▶ [PROMPT]: Quote the whole listing word for word, please.

▶ [RECORDS PROVIDED]:
# # # # #
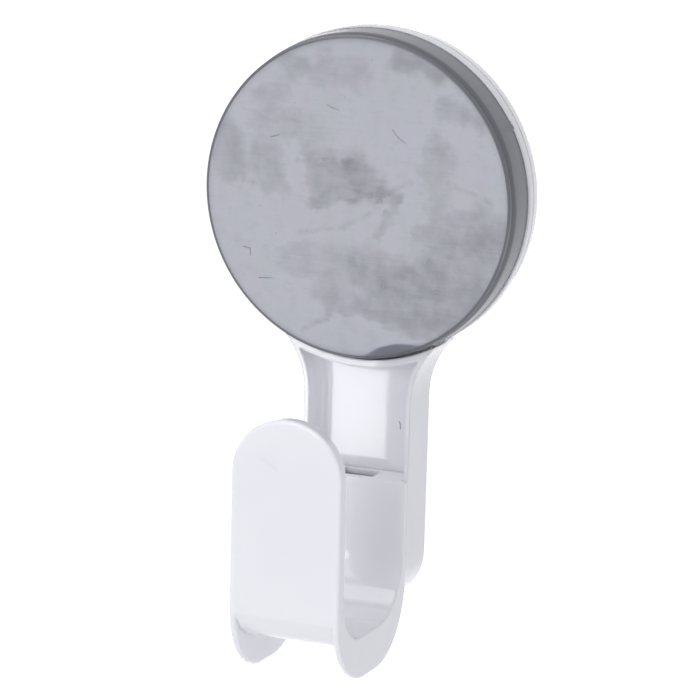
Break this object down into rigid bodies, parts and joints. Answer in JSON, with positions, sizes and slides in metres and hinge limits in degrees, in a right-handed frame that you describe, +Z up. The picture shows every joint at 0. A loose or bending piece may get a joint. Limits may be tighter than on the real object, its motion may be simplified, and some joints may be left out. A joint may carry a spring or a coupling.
{
  "type": "suction cup hook",
  "caption": "Wall hook on a round suction pad: a soft flat disc in a plastic dish, with a deep open hook below that faces the same way as the pad.",
  "frame": {"origin": "centre of the suction pad's flat sealing face", "axes": "-Y out of the sealing face, on the side where the hook opens; +Z up as the hook is used; +X to the right seen from the front"},
  "size_m": [0.0942, 0.0685, 0.1783],
  "materials": {
    "grey_pad": "glossy, smooth moulded",
    "white_plastic": "glossy moulded",
    "screw_steel": "plated, satin"
  },
  "bodies": {
    "root": {"suction_pad": "grey_pad", "body_shell": "white_plastic", "back_cover": "white_plastic", "hook": "white_plastic", "hook_screws": "screw_steel"}
  },
  "joints": []
}
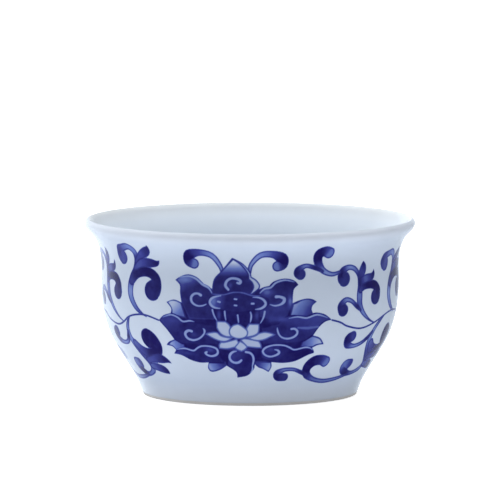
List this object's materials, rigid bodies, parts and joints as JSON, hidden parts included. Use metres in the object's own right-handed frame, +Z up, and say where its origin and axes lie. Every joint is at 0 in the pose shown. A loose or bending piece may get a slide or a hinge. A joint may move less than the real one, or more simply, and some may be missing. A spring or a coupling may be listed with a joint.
{
  "type": "teacup",
  "caption": "Small handleless porcelain teacup with a flared lip, a turned foot ring and blue lotus and vine scrolls fired into its outside.",
  "frame": {"origin": "centre of the foot ring, on the plane it stands on", "axes": "+Z up along the cup's axis, the middle of the front lotus faces -Y"},
  "size_m": [0.066, 0.066, 0.0352],
  "materials": {
    "bare_porcelain": "matte unglazed biscuit",
    "glaze": "glossy clear glaze with a faint blue tint",
    "cobalt_blue": "glossy, cobalt blue under a skin of glaze"
  },
  "bodies": {
    "root": {"porcelain_body": "bare_porcelain", "outer_glaze": "glaze", "inner_glaze": "glaze", "base_glaze": "glaze", "lotus_front": "cobalt_blue", "lotus_rear_right": "cobalt_blue", "lotus_rear_left": "cobalt_blue", "vine_front_right": "cobalt_blue", "vine_rear": "cobalt_blue", "vine_front_left": "cobalt_blue"}
  },
  "joints": []
}
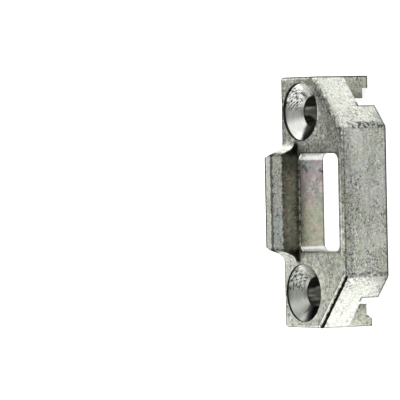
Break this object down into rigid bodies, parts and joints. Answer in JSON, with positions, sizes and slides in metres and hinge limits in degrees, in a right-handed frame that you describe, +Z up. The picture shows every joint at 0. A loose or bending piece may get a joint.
# # # # #
▶ [REPLY TO THE TASK]:
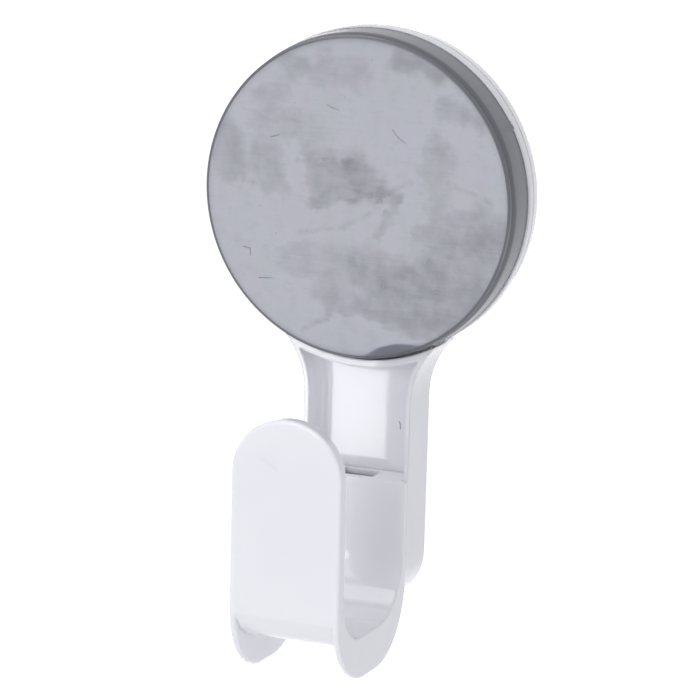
Break this object down into rigid bodies, parts and joints. Answer in JSON, with positions, sizes and slides in metres and hinge limits in degrees, in a right-handed frame that you describe, +Z up. The picture shows every joint at 0. A loose or bending piece may get a joint. Limits may be tighter than on the real object, its motion may be simplified, and some joints may be left out. A joint may carry a spring or a coupling.
{
  "type": "suction cup hook",
  "caption": "Wall hook on a round suction pad: a soft flat disc in a plastic dish, with a deep open hook below that faces the same way as the pad.",
  "frame": {"origin": "centre of the suction pad's flat sealing face", "axes": "-Y out of the sealing face, on the side where the hook opens; +Z up as the hook is used; +X to the right seen from the front"},
  "size_m": [0.0942, 0.0685, 0.1783],
  "materials": {
    "grey_pad": "glossy, smooth moulded",
    "white_plastic": "glossy moulded",
    "screw_steel": "plated, satin"
  },
  "bodies": {
    "root": {"suction_pad": "grey_pad", "body_shell": "white_plastic", "back_cover": "white_plastic", "hook": "white_plastic", "hook_screws": "screw_steel"}
  },
  "joints": []
}
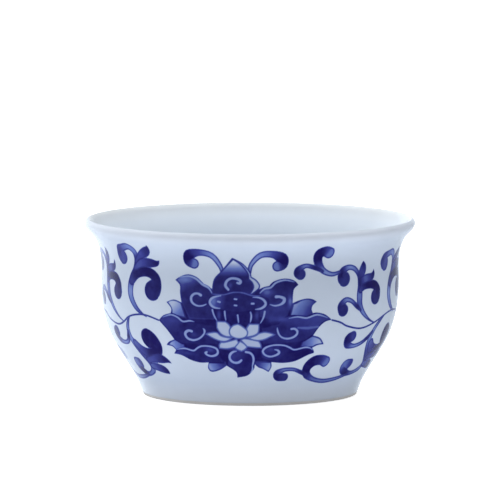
List this object's materials, rigid bodies, parts and joints as JSON, hidden parts included. Use metres in the object's own right-handed frame, +Z up, and say where its origin and axes lie. Every joint is at 0 in the pose shown. A loose or bending piece may get a slide or a hinge. A joint may move less than the real one, or more simply, and some may be missing. A spring or a coupling may be listed with a joint.
{
  "type": "teacup",
  "caption": "Small handleless porcelain teacup with a flared lip, a turned foot ring and blue lotus and vine scrolls fired into its outside.",
  "frame": {"origin": "centre of the foot ring, on the plane it stands on", "axes": "+Z up along the cup's axis, the middle of the front lotus faces -Y"},
  "size_m": [0.066, 0.066, 0.0352],
  "materials": {
    "bare_porcelain": "matte unglazed biscuit",
    "glaze": "glossy clear glaze with a faint blue tint",
    "cobalt_blue": "glossy, cobalt blue under a skin of glaze"
  },
  "bodies": {
    "root": {"porcelain_body": "bare_porcelain", "outer_glaze": "glaze", "inner_glaze": "glaze", "base_glaze": "glaze", "lotus_front": "cobalt_blue", "lotus_rear_right": "cobalt_blue", "lotus_rear_left": "cobalt_blue", "vine_front_right": "cobalt_blue", "vine_rear": "cobalt_blue", "vine_front_left": "cobalt_blue"}
  },
  "joints": []
}
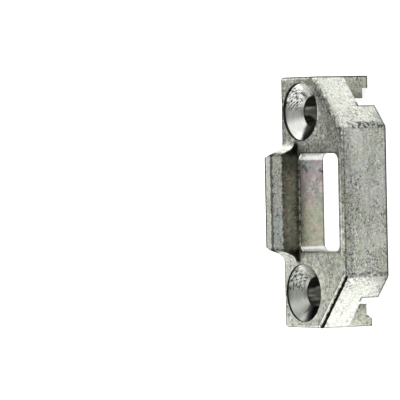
Break this object down into rigid bodies, parts and joints. Answer in JSON, with positions, sizes and slides in metres and hinge limits in degrees, in a right-handed frame that you describe, +Z up. The picture shows every joint at 0. A loose or bending piece may get a joint.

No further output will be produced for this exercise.